Up-sell! Well now that’s got your attention, have you ever wondered why your IT company generally wants to sell you everything, do you want proactive monitoring and support, do you wish to put your data-comms through us, or our nominated supplier? Sound-familiar?

This being the Christmas holiday’s and me being such a stand-up gentleman and altruistic boss and with many of our staff on leave due to holiday’s, babies and other commitments, I’m actually covering the support calls. I am still a techy at heart and I do still look after directly a couple of key clients personally and step in at times such as these…

So I guess my problem is that one of our clients leased line went down which provides connectivity between their two main sites, and was showing issues over the Christmas period, would have been good but I was working in their server room on the 23rd and the limited logs we use on this site (they do not, as yet, have monitoring) showed it went down on the 24th. When you’re working in such places you always have in the back of your mind whether or not you snagged a cable or moved something you shouldn’t have.

Both of the clients’ sites are in Cumbria and I was back down in Manchester for my Xmas and New Year festivities. So there is a 350+ mile round trip (with the increased fuel duty) to think about.

I did all I could remotely, even had their staff power off and on routers prior to New Year – couldn’t find anything wrong with the customer equipment. So all we could do is raise the fault with their telecoms supplier, who in turn had to raise it with BT Wholesale who in turn, has to raise it with Openreach – to say this is a messy and cumbersome process is an understatement.
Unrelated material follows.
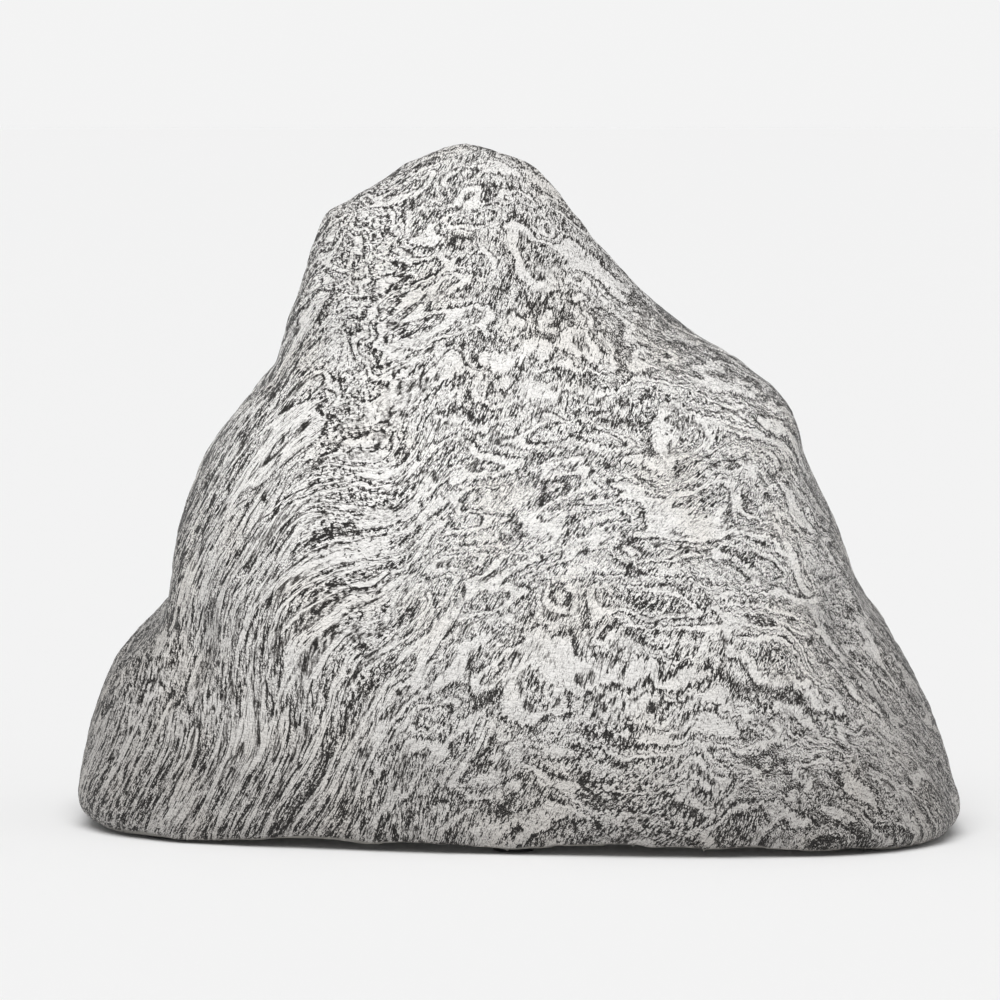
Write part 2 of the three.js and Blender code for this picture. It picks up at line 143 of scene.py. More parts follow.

To top it all off, it’s not the first time that a similar fault has presented itself and last time I had to buy replacement equipment for the client, drop what I was doing and make a long detour to get to their site to find it was magically fixed without us doing anything to our equipment. All throughout the process being told that the line tested fine and the fault was with the clients’ equipment.

This time, much like last time when I spoke to the clients’ telecoms supplier, they claim to test the line. Generally with our preferred supplier, we have access to tools where we test the line – personally I’d rather our technical teams do it and see the actual test results. They came back to me and said it’s all fine and it checks out – I then have to make the call on New Year’s day to travel up to site and arrange to meet up with the Openreach engineers. For doing that I have to utter the magic words “I will stand the cost if the fault is found with the client-side equipment” – basically I’ll have to pay for the engineers time, if it’s our equipment that’s at fault – I have a great client who does trust me to make the right technical decisions on their behalf.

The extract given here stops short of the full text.